Similar to adult prisons, secure facilities like Mill Creek hold delinquent youth and rehabilitate them to re-enter society.
While the intent of the program is to help residents improve their lives, Weber State assistant coach Kite Afeaki also believes his team can benefit from the experience as well.
“There’s a couple of them that were probably one step away from being a facility like this when they were in high school,” Afeaki said. “We preach to our student-athletes the game of life. It’s bigger than football. It gives us glimpse of what we can do, how we can touch people’s lives.
“I think this partnership is going to be long term,” he said.
Junior linebacker Legrand Toia was one of the players volunteering Wednesday, June 7, and hoped he could inspire the children in the facility.

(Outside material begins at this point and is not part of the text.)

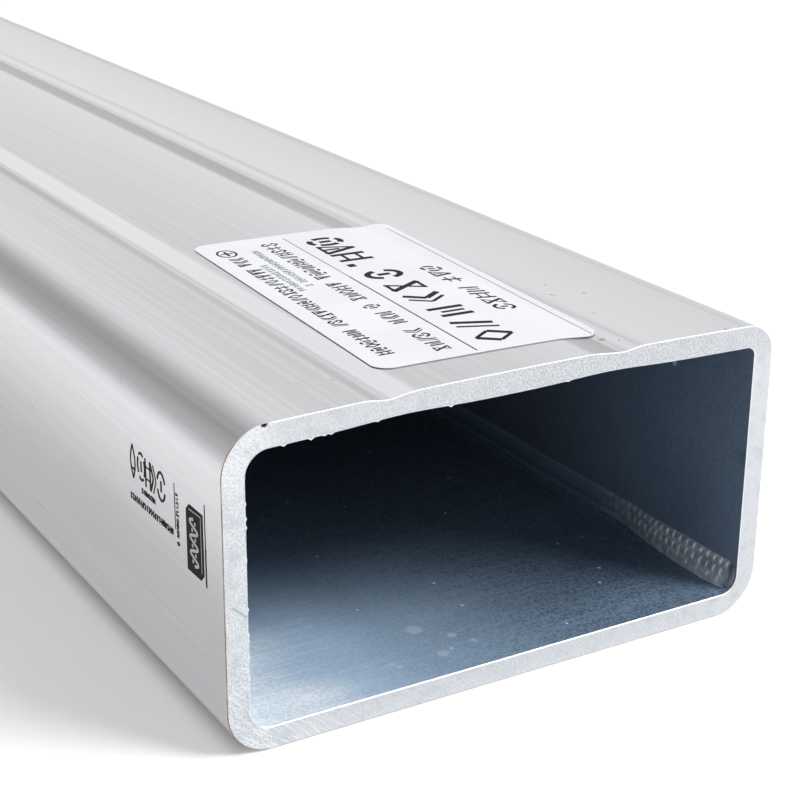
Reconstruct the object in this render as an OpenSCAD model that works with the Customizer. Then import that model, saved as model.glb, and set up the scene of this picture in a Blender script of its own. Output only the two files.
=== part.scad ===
// Rectangular structural steel tube with two rolled grooves in its slightly
// crowned top wall, a weld bead along one inner corner, and a size label stuck
// on near one end. The tube lies along X and rests on its flat underside, with
// Y across and Z up. The origin is the middle of the underside.

/* [Tube] */
// Cut length of the tube
tube_length = 1000; // [300:50:6000]
// Width across the flat sides
tube_width = 100; // [90:1:200]
// Height from the underside to the crest of the top face
tube_height = 52.5; // [40:0.5:120]
// Rise of the slightly crowned top wall from its corners to its crest
top_crown = 0.6; // [0.2:0.1:1.5]
// Wall thickness
wall = 3.8; // [2:0.1:6]
// Bevel filed on the outer edge of the sawn ends
end_bevel = 0.4; // [0.1:0.05:0.6]

/* [Corners] */
// Outer radius, top, left side
outer_top_left = 7.5; // [5:0.5:12]
// Outer radius, top, right side
outer_top_right = 5.5; // [4:0.5:12]
// Outer radius, bottom, right side
outer_low_right = 8; // [5:0.5:12]
// Outer radius, bottom, left side
outer_low_left = 7.5; // [5:0.5:12]
// Inner radius, top, left side
inner_top_left = 4; // [1:0.5:8]
// Inner radius, top, right side
inner_top_right = 1.5; // [1:0.5:8]
// Inner radius, bottom, right side, under the weld
inner_low_right = 3; // [1:0.5:8]
// Inner radius, bottom, left side
inner_low_left = 3.5; // [1:0.5:8]

/* [Top grooves] */
// Width of a groove between its tangent edges
groove_width = 11; // [6:0.5:12]
// Depth of a groove below the top face
groove_depth = 0.6; // [0.2:0.05:0.8]
// Distance of the left groove from the left side
groove_left_inset = 27.5; // [20:0.5:34]
// Distance of the right groove from the right side
groove_right_inset = 33; // [20:0.5:34]

/* [Weld bead] */
// Reach of the bead along each inner wall
bead_leg = 4; // [3:0.25:8]
// Height of the bead's crown over the line between its two edges
bead_crown = 0.6; // [0.3:0.1:1.5]

/* [Label] */
// Length of the label along the tube
label_length = 75; // [40:1:120]
// Width of the label
label_width = 40; // [20:1:50]
// Thickness of the label
label_thickness = 0.15; // [0.1:0.05:0.3]
// Corner radius of the label
label_radius = 3; // [1:0.5:6]
// Gap between the label's nearest corner and the end of the tube
label_end_gap = 8; // [4:1:60]
// Distance of the label's middle from the tube's middle line, to the right
label_offset = 2.5; // [-10:0.5:10]
// Angle that the label is stuck on at, out of line with the tube
label_skew = -2.5; // [-5:0.5:5]

/* [Hidden] */
$fn = 96;
// Steps round the long flat arcs of the crown
crown_steps = 2880;

half_width = tube_width / 2;
inner_half = half_width - wall;
side_top = tube_height - top_crown;
groove_centres = [groove_left_inset - half_width, half_width - groove_right_inset];

// Overlap of a cutting shape past the faces that it cuts
clear = 0.3;

label_x = tube_length / 2 - label_end_gap
    - (label_length * cos(label_skew) + label_width * abs(sin(label_skew))) / 2;

// Corners of an outline, anticlockwise from the top right, each as
// [y, z, radius, angle at which its arc starts]
function outline(half, low, high, r) = [
    [half - r[0], high - r[0], r[0], 0],
    [r[1] - half, high - r[1], r[1], 90],
    [r[2] - half, low + r[2], r[2], 180],
    [half - r[3], low + r[3], r[3], 270]
];

outer_outline = outline(half_width, 0, side_top,
    [outer_top_right, outer_top_left, outer_low_left, outer_low_right]);
inner_outline = outline(inner_half, wall, side_top - wall,
    [inner_top_right, inner_top_left, inner_low_left, inner_low_right]);

function arc_point(corner, angle) =
    [corner[0] + corner[2] * cos(angle), corner[1] + corner[2] * sin(angle)];

// Circle of the crown that spans the top of an outline between its two corner
// arcs, as [y of its centre, z of its centre, radius, half of the span]
function crown_circle(corners) =
    let (
        half_span = (corners[0][0] - corners[1][0]) / 2,
        radius = (half_span * half_span + top_crown * top_crown) / (2 * top_crown)
    )
    [(corners[0][0] + corners[1][0]) / 2,
        corners[0][1] + corners[0][2] + top_crown - radius, radius, half_span];

outer_crown = crown_circle(outer_outline);

// Height and slope of the outer crown at a place across the tube
function crown_height(y) =
    outer_crown[1] + sqrt(pow(outer_crown[2], 2) - pow(y - outer_crown[0], 2));
function crown_slope(y) = -asin((y - outer_crown[0]) / outer_crown[2]);

// Flat region with true arcs at its corners
module rounded(corners) {
    polygon([for (c = corners) for (turn = [0, 90]) arc_point(c, c[3] + turn)]);
    for (c = corners)
        translate([c[0], c[1]]) circle(c[2]);
}

// Rounded outline whose top bulges out in one long arc
module crowned(corners) {
    crown = crown_circle(corners);
    top = crown[1] + crown[2];
    rounded(corners);
    intersection() {
        translate([crown[0], crown[1]]) circle(crown[2], $fn = crown_steps);
        translate([crown[0] - crown[3], top - wall])
            square([2 * crown[3], 2 * wall]);
    }
}

// What a groove takes out of the top face: a hollow arc that runs into the
// flat face through a crest arc of the same radius on either side
module groove_section() {
    half = groove_width / 2;
    radius = (half * half + groove_depth * groove_depth) / (4 * groove_depth);
    difference() {
        polygon([[-half, radius], [-half, 0], [-half / 2, -groove_depth / 2],
            [half / 2, -groove_depth / 2], [half, 0], [half, radius]]);
        for (side = [-1, 1])
            translate([side * half, -radius]) circle(radius);
    }
    translate([0, radius - groove_depth]) circle(radius);
}

// Convex fillet of weld metal across the lower right inner corner
module bead_section() {
    half_chord = bead_leg / sqrt(2);
    radius = (half_chord * half_chord + bead_crown * bead_crown) / (2 * bead_crown);
    depth = (radius - bead_crown - half_chord) / sqrt(2);
    intersection() {
        translate([inner_half + depth, wall - depth]) circle(radius);
        translate([inner_half - bead_leg, wall - clear])
            square(bead_leg + clear);
    }
}

module wall_section() {
    difference() {
        crowned(outer_outline);
        for (y = groove_centres)
            translate([y, crown_height(y)]) rotate(crown_slope(y)) groove_section();
        difference() {
            crowned(inner_outline);
            bead_section();
        }
    }
}

// Stands a flat section up across the tube and runs it along X
module along_tube(length) {
    rotate([90, 0, 90]) linear_extrude(length, center = true) children();
}

// Takes the outer edge off one sawn end, whose face is at z = 0 here: a ring
// segment round each corner, and a straight cut from there to the next one
module end_bevel_cut() {
    last = len(outer_outline) - 1;
    for (i = [0:last]) {
        c = outer_outline[i];
        next = outer_outline[i == last ? 0 : i + 1];
        run = norm([next[0] - c[0], next[1] - c[1]]);
        profile = [
            [c[2] - end_bevel - clear, clear],
            [c[2] + clear, -end_bevel - clear],
            [c[2] + clear, clear]
        ];
        translate([c[0], c[1], 0]) rotate([0, 0, c[3]]) {
            rotate_extrude(angle = 90) polygon(profile);
            rotate([90, 0, 90]) mirror([0, 0, 1]) linear_extrude(run) polygon(profile);
        }
    }
}

module tube() {
    color("#c3c7cb")
    difference() {
        along_tube(tube_length) wall_section();
        for (end = [0, 1])
            mirror([end, 0, 0]) translate([tube_length / 2, 0, 0])
                rotate([90, 0, 90]) end_bevel_cut();
    }
}

// The label lies on the crown and bridges the groove under it
module label() {
    half_l = label_length / 2;
    half_w = label_width / 2;
    r = label_radius;
    color("#f4f6f8")
    intersection() {
        translate([label_x, label_offset, side_top - wall]) rotate([0, 0, label_skew])
            linear_extrude(2 * wall)
                rounded(outline(half_l, -half_w, half_w, [r, r, r, r]));
        along_tube(tube_length) translate([outer_crown[0], outer_crown[1]])
            difference() {
                circle(outer_crown[2] + label_thickness, $fn = crown_steps);
                circle(outer_crown[2], $fn = crown_steps);
            }
    }
}

tube();
label();
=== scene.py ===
# Looks of a length of rectangular steel tube: brushed skin, sawn ends, dark bore with a weld bead,
# a printed sticker on its top face and ink marks on its left side, in a plain pale studio.

import math
import random

import bmesh
import bpy
import numpy as np
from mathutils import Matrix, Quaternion, Vector, noise


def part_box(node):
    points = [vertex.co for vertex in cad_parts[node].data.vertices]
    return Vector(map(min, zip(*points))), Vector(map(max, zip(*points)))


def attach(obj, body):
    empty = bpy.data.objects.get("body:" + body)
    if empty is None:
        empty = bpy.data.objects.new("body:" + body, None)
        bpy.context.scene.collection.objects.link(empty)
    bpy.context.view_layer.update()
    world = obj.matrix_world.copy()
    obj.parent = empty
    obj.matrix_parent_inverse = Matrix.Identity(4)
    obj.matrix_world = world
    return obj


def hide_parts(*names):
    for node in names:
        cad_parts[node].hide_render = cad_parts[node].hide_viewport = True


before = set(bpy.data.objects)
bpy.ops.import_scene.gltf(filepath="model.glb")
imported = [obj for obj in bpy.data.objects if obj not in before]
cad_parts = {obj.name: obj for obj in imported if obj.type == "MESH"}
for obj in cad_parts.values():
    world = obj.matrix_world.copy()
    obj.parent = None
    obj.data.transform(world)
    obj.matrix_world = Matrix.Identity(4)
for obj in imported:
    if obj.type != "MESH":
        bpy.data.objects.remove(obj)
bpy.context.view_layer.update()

# Sizes are in millimetres, as in the CAD part, and MM turns them into metres
MM = 0.001
HALF_LENGTH, HALF_WIDTH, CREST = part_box("tube")[1] / MM

# Section of the tube, with its radii from the top right corner over the top left one to the low right one
WALL = 3.8
TOP_CROWN = 0.6
OUTER_RADII = (5.5, 7.5, 7.5, 8.0)
INNER_RADII = (1.5, 4.0, 3.5, 3.0)
SIDE_TOP = CREST - TOP_CROWN
INNER_HALF = HALF_WIDTH - WALL

# Grooves as rolled creases, each as (bottom, depth, reach of the left flank, reach of the right flank)
GROOVES = ((-23.2, 0.6, 3.5, 4.8), (19.3, 0.6, 6.1, 3.5))
CREASE_SOFTNESS = 0.6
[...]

“I think it’s a big deal,” Toia said. “I’ve had a lot of trials in my life to put me where I am today, and just to show these kids where I’m at, I hope it gives them hope that they can get up and do stuff by themselves when they get out of here.”
In addition to sharing their life experiences and how to overcome challenges, the volunteers also ran the children through football drills in the facility’s yard.
WSU running back coach Quinton Ganther, who made a career in the NFL after a rough childhood growing up in Oakland, California, said he relates to the youth inside the facility and hopes that they can learn from his life.
“I was a kid that was in a facility like this, so I understand,” Ganther said. “One of the biggest attributes that I have as a coach and as a person, is I have experience throughout life. I hope they can use me as much as possible.”
Just like football isn’t everyone’s favorite sport, it’s also not the only type of sports clinic organized by the program. Several other Weber State teams like basketball, volleyball, soccer and softball have also volunteered at the facility.
“It feels great. The outpour of support through Weber State and the willingness to help a good cause and help our at-risk youth feels great,” Latu said. “I’m sure it means more to the youth than it does to me, but that’s the whole idea. It’s refreshing for them.
“They see us all the time, but to see somebody that they see on TV and identify with speaks volumes for them.”